11.720 Southlight 56 EE. As people celebrate New Year’s Day around the world, it’s worth asking why the New Year has been set on January 1st. The simple answer is that Julius Caesar set up the Julian Calendar that way. But the actual history is, in fact, a lot more complicated. In fact, at one point, (Roman) Pagans were celebrating New Year’s Day on January 1 and Christians were, for the most part, celebrating it on March 25.
Roman Kingdon, Republic and Empire
The original Roman calendar had it’s New Year’s Day in March. The oldest Roman calendars relied on the physical signs of spring, rather than counting a certain number of days each year.. March through December covered 304 days over ten months and following that, the calendar had “no date” for roughly 61 days through the winter until physical signs of spring again welcomed the new year. King Numa Pompilus, who ruled Rome from 715-672 BCE) added January and February to the calendar to fill those blanks. He also started the Cult of Janus and built a temple to Janus, a god whose two faces looked forward and backward. Julius Caesar changed it to January 1 for reasons that are debated but not clear. One possible reason is that Janus is considered the god of beginnings and passages. Having the first month named after him makes sense in that context.
The Catholic Church in the 6th and 16th centuries CE
As Christianity grew in Europe, there was a desire to move away from the Roman Pagan traditions. As part of that effort, The Council of Tours in 567 CE established March 25 as the New Year. This was tied to the Feast of Annunciation, which celebrates the story of the angel Gabriel appearing to Mary to inform her she would be the mother of Jesus. The date of the Annunciation was set nine months prior to Christmas, on December 25. *
Pope Gregory XIII updated the Christianized Julian Calendar by establishing the Gregorian Calendar in 1582. The purpose was to align the year more closely with the seasons–specifically to keep Easter in the spring. But while issuing that calendar correction, he also moved New Year’s Day back to January 1. But Protestant countries including Britain held out on implementing the Gregorian Calendar until 1752. Likewise, March 25 was celebrated as a New Year by British colonists in America until the big changeover in 1752. But now this has become a worldwide calendar.

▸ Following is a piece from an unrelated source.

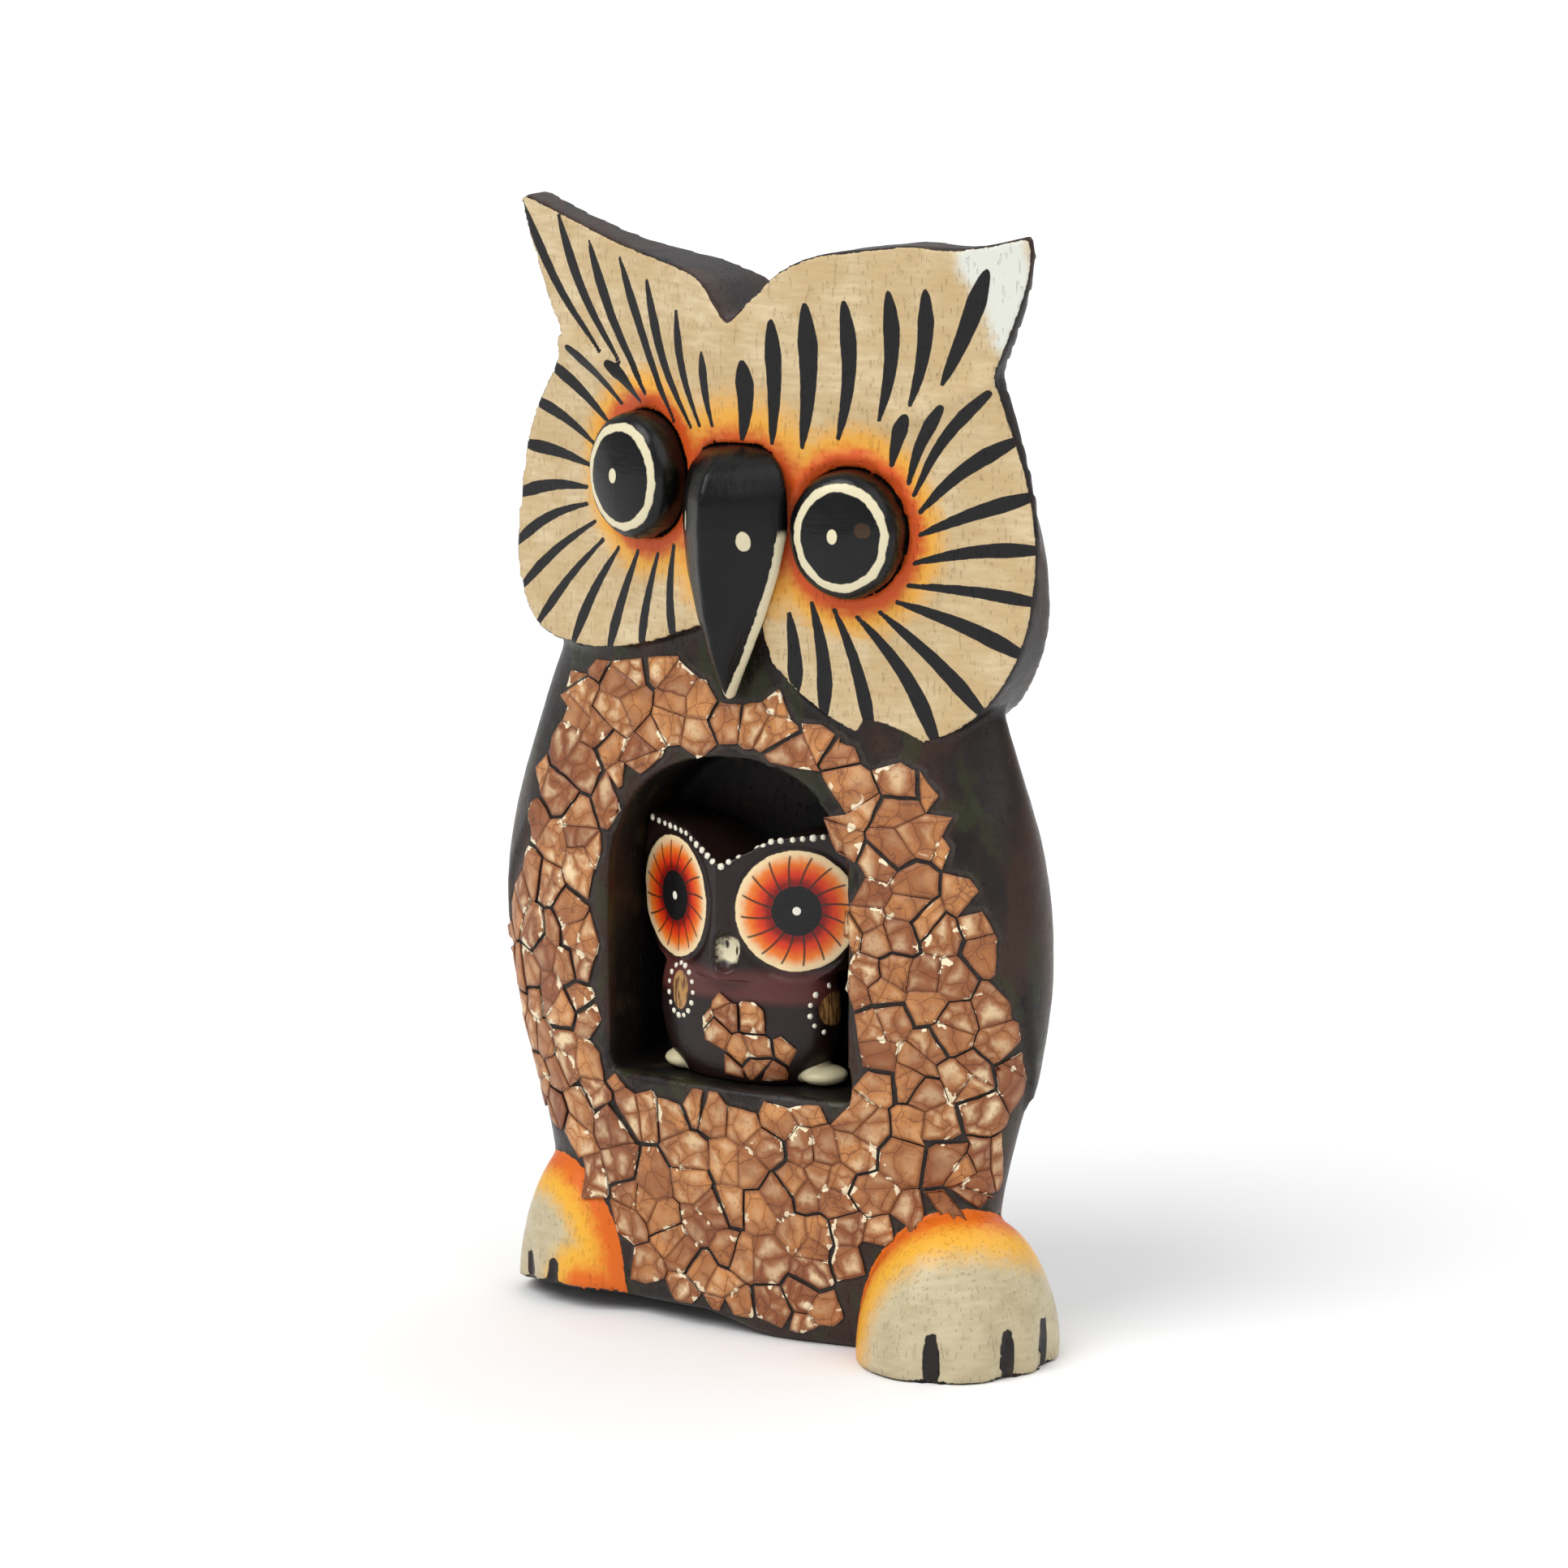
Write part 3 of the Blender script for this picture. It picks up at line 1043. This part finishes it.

Celebration of New Year’s Day continues in the spring continues in many parts of the world, including, notably, Iran. In fact the Iranian Calendar–known officially as the Solar Hijri Calendar–is more accurate than the Gregorian calendar. The New Year is tied astronomically to 0 degrees Aries, which is when the most direct sunlight hitting the Earth crosses north over the Equator and brings greater warmth to the Northern Hemisphere. And a Pashto version of the calendar actually names the months after the signs of the Zodiac. While Islam has generally looked down on astrology as a divination tool, Western astrology was still useful to Muslim scholars studying astronomy navigation.
Many Pagans have tended to look backwards at older calendars as a part of the process of restoring old traditions. Many celebrate the New Year around Samhain–what is widely today known as Halloween. The Germanic and Celtic peoples both had lunisolar calendars whose New Year’s Days started at the beginning of what they considered to be the beginning of winter.
Personally, I find the lunisolar calendars fascinating but impractical. In some ways, they are very nature-based given that they use lunar months, which are observable and therefore easy to follow. However, given that twelve lunar months is eleven days less than the solar year, keeping the calendar aligned with the seasons requires a leap month every few years.
Each entry in this blog starts with the date according to the Earth Epic Calendar. Its appeal to me is that it’s symmetrical, and easy to divide into close to equal units. It places the days of the equinoxes and solstices in the middle of each quarter. As a result, the quarters with the Solstices in the middle (Southlight and Northlight) consist of the longest or shortest days of the year, depending on which time of year and hemisphere you’re in, and the quarters with the Equinoxes in the middle consist of the days of the year the lengths of day and night are closest to equal (Eastcross and Westcross). And a lot of Pagans will be happy to know that New Year’s Day in the Earth Epic Calendar is right around Samhain. Specifically, 15 degrees Scorpio, which falls around November 7 or 8 every year.
I use the Earth Epic Calendar as part of my spiritual practice because of how the calendar aligns with the Earth and addresses the true history of our Earth. I believe that aligning with the Earth in this way is important given the way that we are mistreating the Earth and ourselves.
*The reason that December 25 itself was selected as the date to celebrate the birth of Jesus Christ is complicated itself and subject to debate. While a lot of Christians acknowledge the Pagan origins of many Christian holidays, there is still debate over the origin of using December 25th.